Written problem: Write the data out again, exactly as given.

Recorded data:
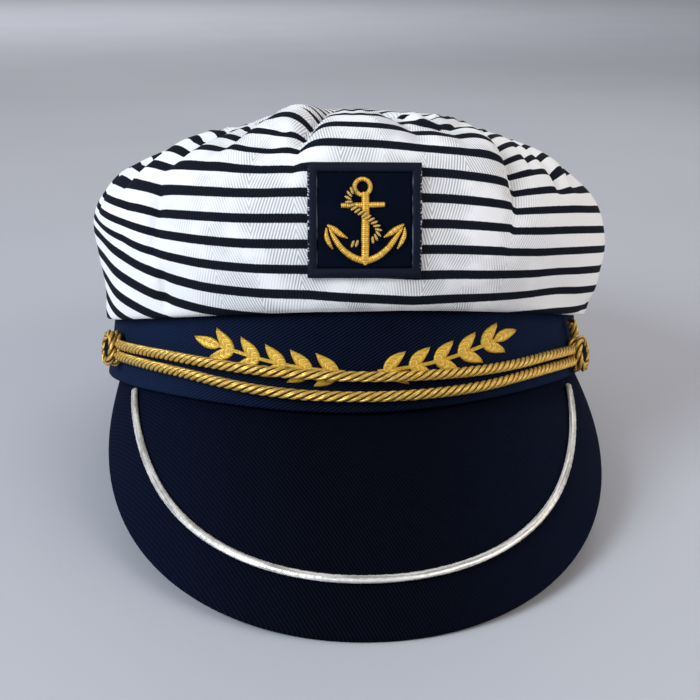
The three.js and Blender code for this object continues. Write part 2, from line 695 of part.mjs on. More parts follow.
function sideButton(spot) {
  const { radius, foot, height, dome, sides, brow } = BUTTON;
  const shoulder = [radius * brow[0], height + dome * brow[1]];
  const outline = [[0, foot], [radius, foot], [radius, height], shoulder, [0, height + dome]];
  const turned = new THREE.LatheGeometry(outline.map(([r, h]) => new THREE.Vector2(r, h)), sides);
  turned.rotateX(Math.PI / 2);
  turned.deleteAttribute('uv');
  turned.deleteAttribute('normal');
  return standingOut(facingOut(withoutSlivers(mergeVertices(turned, 1e-4))), spot);
}

/** Drops the triangles that the pole of a lathe leaves with no area. */
function withoutSlivers(geometry) {
  const index = geometry.getIndex();
  const kept = [];
  for (let i = 0; i < index.count; i += 3) {
    const [a, b, c] = [index.getX(i), index.getX(i + 1), index.getX(i + 2)];
    if (a !== b && b !== c && c !== a) kept.push(a, b, c);
  }
  geometry.setIndex(kept);
  return geometry;
}

/** Two turns of cord wound round a side button, pressed together into one ring of two lobes. */
function buttonCoil(spot) {
  const { cordRadius, lobeOverlap, above, sides, arcSteps } = COIL;
  const around = BUTTON.radius + GAP + cordRadius;
  const low = above + cordRadius;
  const high = low + 2 * cordRadius * (1 - lobeOverlap);
  const meet = Math.acos(1 - lobeOverlap);
  const up = Math.PI / 2;
  const lower = new THREE.Path().absarc(around, low, cordRadius, up + meet, up - meet + 2 * Math.PI);
  const upper = new THREE.Path().absarc(around, high, cordRadius, meet - up, 2 * Math.PI - meet - up);
  const outline = [...lower.getPoints(arcSteps), ...upper.getPoints(arcSteps).slice(1)];
  const turned = new THREE.LatheGeometry(outline, sides);
  turned.rotateX(Math.PI / 2);
  turned.deleteAttribute('uv');
  turned.deleteAttribute('normal');
  return standingOut(facingOut(withoutSlivers(mergeVertices(turned, 1e-3))), spot);
}

// ---- Assembly -----------------------------------------------------------------------------

const hat = new THREE.Group();

function add(name, geometry, color, roughness, metalness) {
  const material = new THREE.MeshStandardMaterial({ color, roughness, metalness });
  const mesh = new THREE.Mesh(geometry, material);
  mesh.name = name;
  hat.add(mesh);
}

add('crown_side', crownSide(), COLOUR.cloth, 0.8, 0);
add('crown_top', crownTop(), COLOUR.cloth, 0.8, 0);
add('band', band(), COLOUR.navy, 0.85, 0);
add('peak', peak(), COLOUR.peak, 0.8, 0);
add('peak_piping', peakPiping(), COLOUR.silver, 0.35, 0.7);
add('badge_field', badgeField(), COLOUR.peak, 0.9, 0);
add('badge_border', badgeBorder(), COLOUR.navy, 0.85, 0);
add('anchor', anchor(), COLOUR.satin, 0.4, 0.3);
add('anchor_rope', anchorRope(), COLOUR.satin, 0.4, 0.3);
add('laurel_left', laurel(-1), COLOUR.satin, 0.4, 0.3);
add('laurel_right', laurel(1), COLOUR.satin, 0.4, 0.3);
add('upper_cord', bandCord(UPPER_CORD, CORD.steps), COLOUR.gold, 0.35, 0.5);
add('lower_cord', bandCord(LOWER_CORD, CORD.steps), COLOUR.gold, 0.35, 0.5);
add('tail_cord', bandCord(TAIL_CORD, CORD.tailSteps), COLOUR.gold, 0.35, 0.5);
add('button_left', sideButton(LEFT_BUTTON), COLOUR.navy, 0.7, 0);
add('button_right', sideButton(RIGHT_BUTTON), COLOUR.navy, 0.7, 0);
add('button_coil_left', buttonCoil(LEFT_BUTTON), COLOUR.gold, 0.35, 0.5);
add('button_coil_right', buttonCoil(RIGHT_BUTTON), COLOUR.gold, 0.35, 0.5);

/** Lowest height of a piece when the hat is tipped back by an angle. */
function lowest(name, tip) {
  const p = hat.getObjectByName(name).geometry.getAttribute('position');
  let low = Infinity;
  for (let i = 0; i < p.count; i += 1) {
    low = Math.min(low, p.getZ(i) * Math.cos(tip) - p.getY(i) * Math.sin(tip));
  }
  return low;
}

/** The tip at which the peak's edge and the band's back touch the same level surface. */
function restingTip() {
  let least = 0;
  let most = 30 * DEG;
  for (let i = 0; i < 40; i += 1) {
    const middle = (least + most) / 2;
    if (lowest('peak', middle) < lowest('band', middle)) least = middle;
    else most = middle;
  }
  return (least + most) / 2;
}

hat.rotation.x = -restingTip();
const group = new THREE.Group();
group.add(hat);

// The origin is the middle of the underside of the hat's box.
const box = new THREE.Box3().setFromObject(group, true);
hat.position.set(-(box.min.x + box.max.x) / 2, -(box.min.y + box.max.y) / 2, -box.min.z);

export default group;
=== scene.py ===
"""Captain hat: striped cloth crown, navy band, drooping peak, anchor badge and gold cords.

Every piece is a surface worked out on a grid of points in the hat's own frame: millimetres, the
band's bottom edge at z = 0, the front towards -Y and the crown up +Z. The grid is then tipped
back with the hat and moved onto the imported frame.
"""

import json
import math
from types import SimpleNamespace

import bpy
import numpy as np
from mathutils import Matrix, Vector


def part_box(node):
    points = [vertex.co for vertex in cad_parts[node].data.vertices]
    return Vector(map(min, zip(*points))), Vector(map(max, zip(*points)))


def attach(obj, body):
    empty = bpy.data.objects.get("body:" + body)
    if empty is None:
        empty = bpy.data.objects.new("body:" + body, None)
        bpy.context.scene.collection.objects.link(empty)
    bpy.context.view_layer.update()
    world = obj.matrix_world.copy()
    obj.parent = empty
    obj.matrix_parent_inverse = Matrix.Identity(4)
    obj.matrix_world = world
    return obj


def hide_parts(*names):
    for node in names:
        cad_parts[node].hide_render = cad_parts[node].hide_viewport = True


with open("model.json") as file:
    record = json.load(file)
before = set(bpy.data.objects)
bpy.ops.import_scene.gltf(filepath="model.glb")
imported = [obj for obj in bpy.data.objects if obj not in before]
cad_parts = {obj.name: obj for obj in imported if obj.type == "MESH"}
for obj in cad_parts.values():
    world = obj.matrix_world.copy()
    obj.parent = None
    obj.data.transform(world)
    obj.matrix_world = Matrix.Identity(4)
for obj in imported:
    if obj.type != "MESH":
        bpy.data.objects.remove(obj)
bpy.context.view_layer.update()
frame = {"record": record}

bl_info = {
    "name": "Captain hat",
    "version": (1, 0, 0),
    "blender": (4, 2, 0),
    "location": "View3D > Sidebar > Hat",
    "description": "Builds a striped captain hat with its band, peak, badge and cords",
    "category": "Add Mesh",
}

MM = 0.001

# The band's map runs round it as on a drum of this radius, in millimetres.
BAND_MAP_RADIUS = 95

# Rows of the fine grid between two rings of the crown, on which the stripes are laid out.
FINE_ROWS = 12

# Up to this ring a stripe keeps its height in the cloth as cut. Past it, the cloth's own length
# up the crown is counted.
TURN_RING = 6

# The ring whose length gives the distance round the crown.
BELLY_RING = 4.0

# Millimetres of cloth between two rings near the seam.
RING_AT_SEAM = 13.0

# Heights in the side cloth as cut, and how far up each of them runs at the crown's sides.
LOW_THREAD, LOW_RISE = 35, 24.8
HIGH_THREAD, HIGH_RISE = 60, 11.8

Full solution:
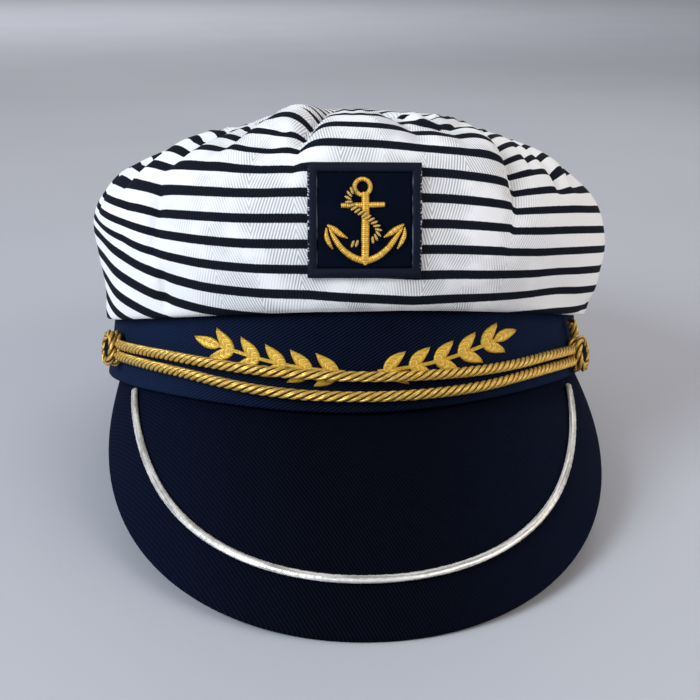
The three.js and Blender code for this object continues. Write part 2, from line 695 of part.mjs on. More parts follow.
function sideButton(spot) {
  const { radius, foot, height, dome, sides, brow } = BUTTON;
  const shoulder = [radius * brow[0], height + dome * brow[1]];
  const outline = [[0, foot], [radius, foot], [radius, height], shoulder, [0, height + dome]];
  const turned = new THREE.LatheGeometry(outline.map(([r, h]) => new THREE.Vector2(r, h)), sides);
  turned.rotateX(Math.PI / 2);
  turned.deleteAttribute('uv');
  turned.deleteAttribute('normal');
  return standingOut(facingOut(withoutSlivers(mergeVertices(turned, 1e-4))), spot);
}

/** Drops the triangles that the pole of a lathe leaves with no area. */
function withoutSlivers(geometry) {
  const index = geometry.getIndex();
  const kept = [];
  for (let i = 0; i < index.count; i += 3) {
    const [a, b, c] = [index.getX(i), index.getX(i + 1), index.getX(i + 2)];
    if (a !== b && b !== c && c !== a) kept.push(a, b, c);
  }
  geometry.setIndex(kept);
  return geometry;
}

/** Two turns of cord wound round a side button, pressed together into one ring of two lobes. */
function buttonCoil(spot) {
  const { cordRadius, lobeOverlap, above, sides, arcSteps } = COIL;
  const around = BUTTON.radius + GAP + cordRadius;
  const low = above + cordRadius;
  const high = low + 2 * cordRadius * (1 - lobeOverlap);
  const meet = Math.acos(1 - lobeOverlap);
  const up = Math.PI / 2;
  const lower = new THREE.Path().absarc(around, low, cordRadius, up + meet, up - meet + 2 * Math.PI);
  const upper = new THREE.Path().absarc(around, high, cordRadius, meet - up, 2 * Math.PI - meet - up);
  const outline = [...lower.getPoints(arcSteps), ...upper.getPoints(arcSteps).slice(1)];
  const turned = new THREE.LatheGeometry(outline, sides);
  turned.rotateX(Math.PI / 2);
  turned.deleteAttribute('uv');
  turned.deleteAttribute('normal');
  return standingOut(facingOut(withoutSlivers(mergeVertices(turned, 1e-3))), spot);
}

// ---- Assembly -----------------------------------------------------------------------------

const hat = new THREE.Group();

function add(name, geometry, color, roughness, metalness) {
  const material = new THREE.MeshStandardMaterial({ color, roughness, metalness });
  const mesh = new THREE.Mesh(geometry, material);
  mesh.name = name;
  hat.add(mesh);
}

add('crown_side', crownSide(), COLOUR.cloth, 0.8, 0);
add('crown_top', crownTop(), COLOUR.cloth, 0.8, 0);
add('band', band(), COLOUR.navy, 0.85, 0);
add('peak', peak(), COLOUR.peak, 0.8, 0);
add('peak_piping', peakPiping(), COLOUR.silver, 0.35, 0.7);
add('badge_field', badgeField(), COLOUR.peak, 0.9, 0);
add('badge_border', badgeBorder(), COLOUR.navy, 0.85, 0);
add('anchor', anchor(), COLOUR.satin, 0.4, 0.3);
add('anchor_rope', anchorRope(), COLOUR.satin, 0.4, 0.3);
add('laurel_left', laurel(-1), COLOUR.satin, 0.4, 0.3);
add('laurel_right', laurel(1), COLOUR.satin, 0.4, 0.3);
add('upper_cord', bandCord(UPPER_CORD, CORD.steps), COLOUR.gold, 0.35, 0.5);
add('lower_cord', bandCord(LOWER_CORD, CORD.steps), COLOUR.gold, 0.35, 0.5);
add('tail_cord', bandCord(TAIL_CORD, CORD.tailSteps), COLOUR.gold, 0.35, 0.5);
add('button_left', sideButton(LEFT_BUTTON), COLOUR.navy, 0.7, 0);
add('button_right', sideButton(RIGHT_BUTTON), COLOUR.navy, 0.7, 0);
add('button_coil_left', buttonCoil(LEFT_BUTTON), COLOUR.gold, 0.35, 0.5);
add('button_coil_right', buttonCoil(RIGHT_BUTTON), COLOUR.gold, 0.35, 0.5);

/** Lowest height of a piece when the hat is tipped back by an angle. */
function lowest(name, tip) {
  const p = hat.getObjectByName(name).geometry.getAttribute('position');
  let low = Infinity;
  for (let i = 0; i < p.count; i += 1) {
    low = Math.min(low, p.getZ(i) * Math.cos(tip) - p.getY(i) * Math.sin(tip));
  }
  return low;
}

/** The tip at which the peak's edge and the band's back touch the same level surface. */
function restingTip() {
  let least = 0;
  let most = 30 * DEG;
  for (let i = 0; i < 40; i += 1) {
    const middle = (least + most) / 2;
    if (lowest('peak', middle) < lowest('band', middle)) least = middle;
    else most = middle;
  }
  return (least + most) / 2;
}

hat.rotation.x = -restingTip();
const group = new THREE.Group();
group.add(hat);

// The origin is the middle of the underside of the hat's box.
const box = new THREE.Box3().setFromObject(group, true);
hat.position.set(-(box.min.x + box.max.x) / 2, -(box.min.y + box.max.y) / 2, -box.min.z);

export default group;
=== scene.py ===
"""Captain hat: striped cloth crown, navy band, drooping peak, anchor badge and gold cords.

Every piece is a surface worked out on a grid of points in the hat's own frame: millimetres, the
band's bottom edge at z = 0, the front towards -Y and the crown up +Z. The grid is then tipped
back with the hat and moved onto the imported frame.
"""

import json
import math
from types import SimpleNamespace

import bpy
import numpy as np
from mathutils import Matrix, Vector


def part_box(node):
    points = [vertex.co for vertex in cad_parts[node].data.vertices]
    return Vector(map(min, zip(*points))), Vector(map(max, zip(*points)))


def attach(obj, body):
    empty = bpy.data.objects.get("body:" + body)
    if empty is None:
        empty = bpy.data.objects.new("body:" + body, None)
        bpy.context.scene.collection.objects.link(empty)
    bpy.context.view_layer.update()
    world = obj.matrix_world.copy()
    obj.parent = empty
    obj.matrix_parent_inverse = Matrix.Identity(4)
    obj.matrix_world = world
    return obj


def hide_parts(*names):
    for node in names:
        cad_parts[node].hide_render = cad_parts[node].hide_viewport = True


with open("model.json") as file:
    record = json.load(file)
before = set(bpy.data.objects)
bpy.ops.import_scene.gltf(filepath="model.glb")
imported = [obj for obj in bpy.data.objects if obj not in before]
cad_parts = {obj.name: obj for obj in imported if obj.type == "MESH"}
for obj in cad_parts.values():
    world = obj.matrix_world.copy()
    obj.parent = None
    obj.data.transform(world)
    obj.matrix_world = Matrix.Identity(4)
for obj in imported:
    if obj.type != "MESH":
        bpy.data.objects.remove(obj)
bpy.context.view_layer.update()
frame = {"record": record}

bl_info = {
    "name": "Captain hat",
    "version": (1, 0, 0),
    "blender": (4, 2, 0),
    "location": "View3D > Sidebar > Hat",
    "description": "Builds a striped captain hat with its band, peak, badge and cords",
    "category": "Add Mesh",
}

MM = 0.001

# The band's map runs round it as on a drum of this radius, in millimetres.
BAND_MAP_RADIUS = 95

# Rows of the fine grid between two rings of the crown, on which the stripes are laid out.
FINE_ROWS = 12

# Up to this ring a stripe keeps its height in the cloth as cut. Past it, the cloth's own length
# up the crown is counted.
TURN_RING = 6

# The ring whose length gives the distance round the crown.
BELLY_RING = 4.0

# Millimetres of cloth between two rings near the seam.
RING_AT_SEAM = 13.0

# Heights in the side cloth as cut, and how far up each of them runs at the crown's sides.
LOW_THREAD, LOW_RISE = 35, 24.8
HIGH_THREAD, HIGH_RISE = 60, 11.8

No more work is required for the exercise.